Flossmoor CC, here in suburban Chicago, was recently the subject of a celebrated renovation by Ray Hearn. The course was built in 1899 and it had fallen prey to all of the pitfalls of an older club: shrunken green pads, horizontal tree growth infringing on fairway lines and lines of flight, bunker loss and bunker alterations, etc. But one of the primary reasons that the course really needed some renovation is that it had one hole that was a bit of a sore spot. Some members ardently defended the hole, but others openly derided it. Flossmoor began to be defined by the hole, since people who played it only occasionally usually remembered that hole primarily.
Here's the hole: A 120 yard par-three from an elevated tee to a lower green fronted by a big bunker.
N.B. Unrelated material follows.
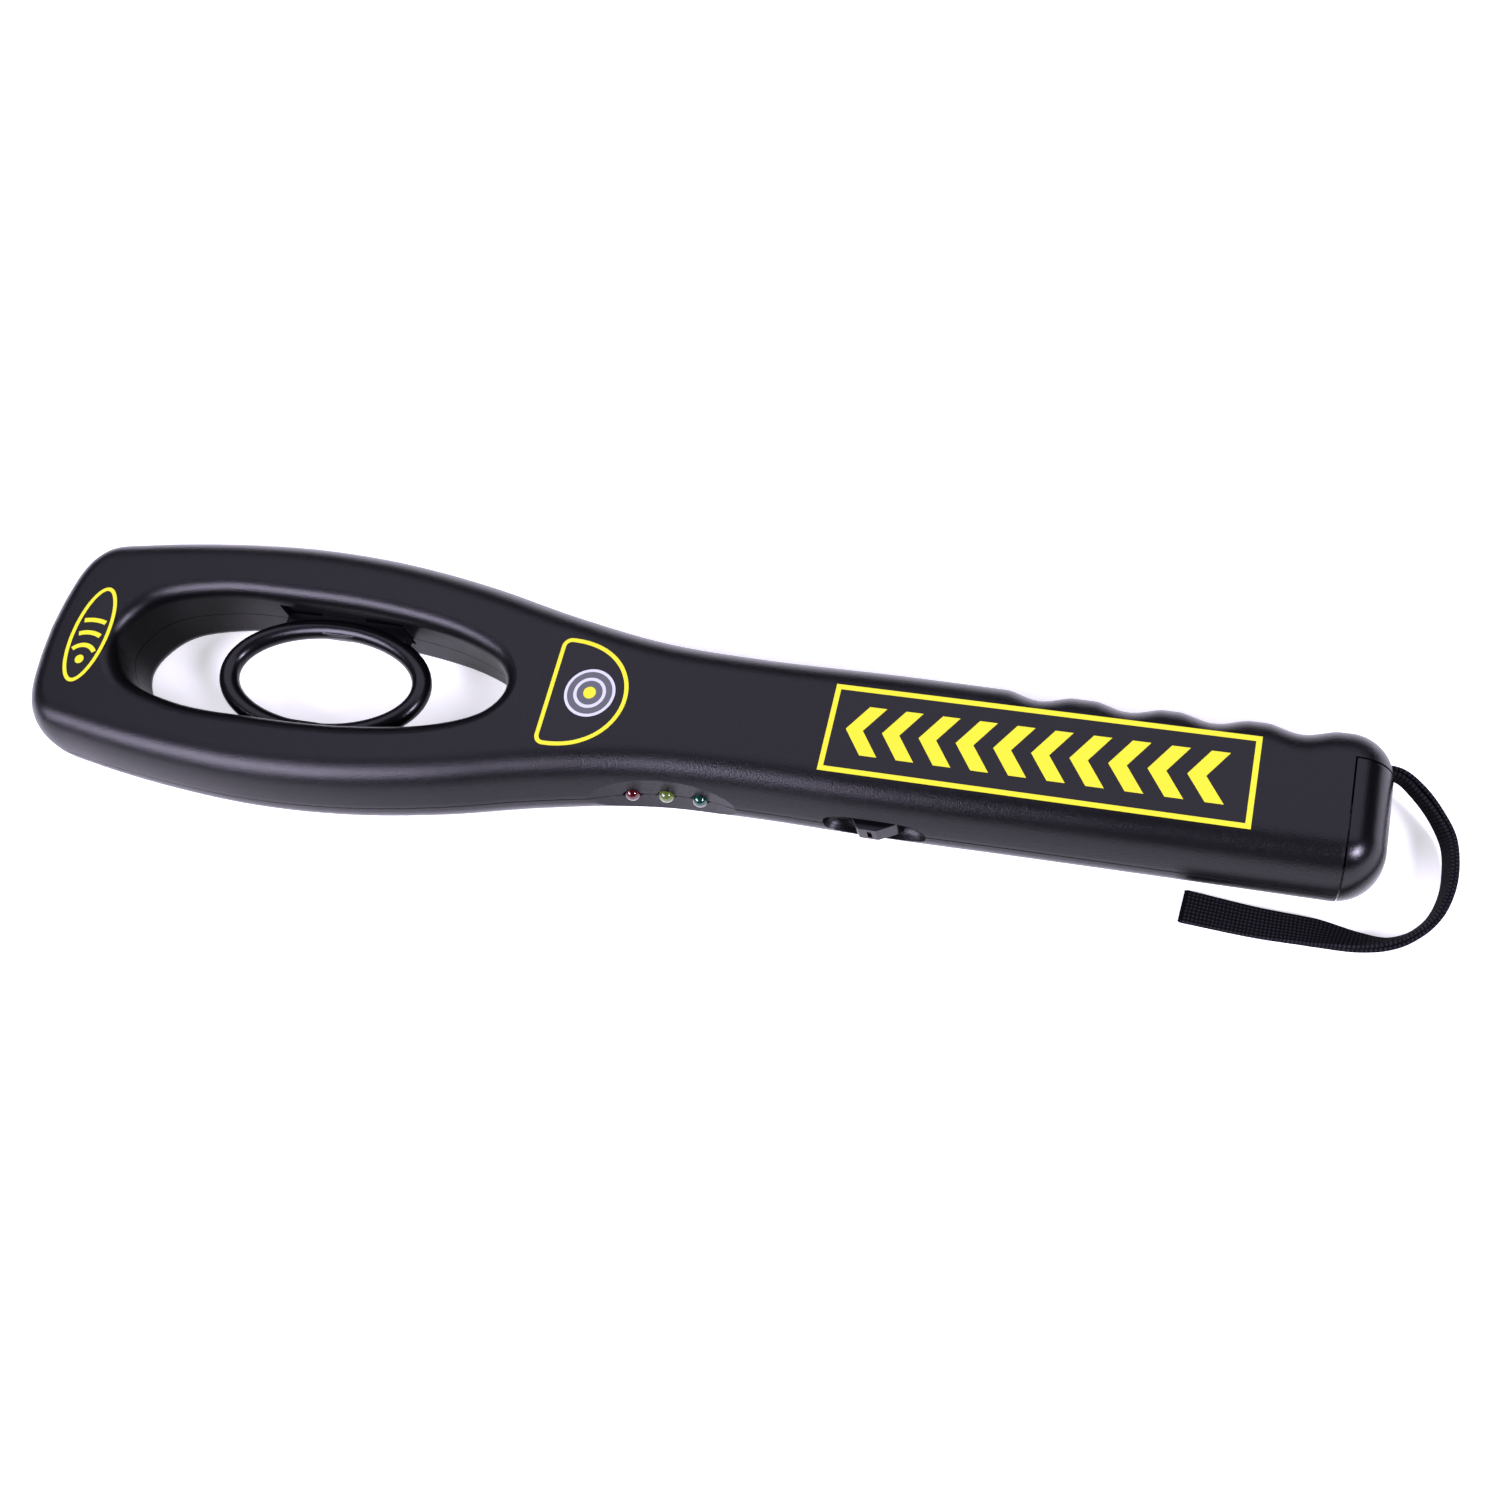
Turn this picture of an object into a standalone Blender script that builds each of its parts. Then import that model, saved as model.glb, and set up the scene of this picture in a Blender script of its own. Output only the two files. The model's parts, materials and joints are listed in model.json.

The line of flight to the hole was amazingly narrow, between a chute of 200 year-old oak trees. The green was banked right to left at an angle of something like 8%. It was a "lucky birdie", easy bogey hole if ever I saw one. In many ways, it became the "signature" hole of the golf course to casual observers, which was most unfortunate, because the rest of the holes were quite good, and some were simply brilliant.
So that hole got eliminated and replaced by another short hole, about the same distance, in a bit of a meadow, which was created by the felling of at least 100 old oaks. It's sort of underwhelming, in many respects, and it is still arguably the "worst" or the most controversial or perhaps the most boring hole on the course.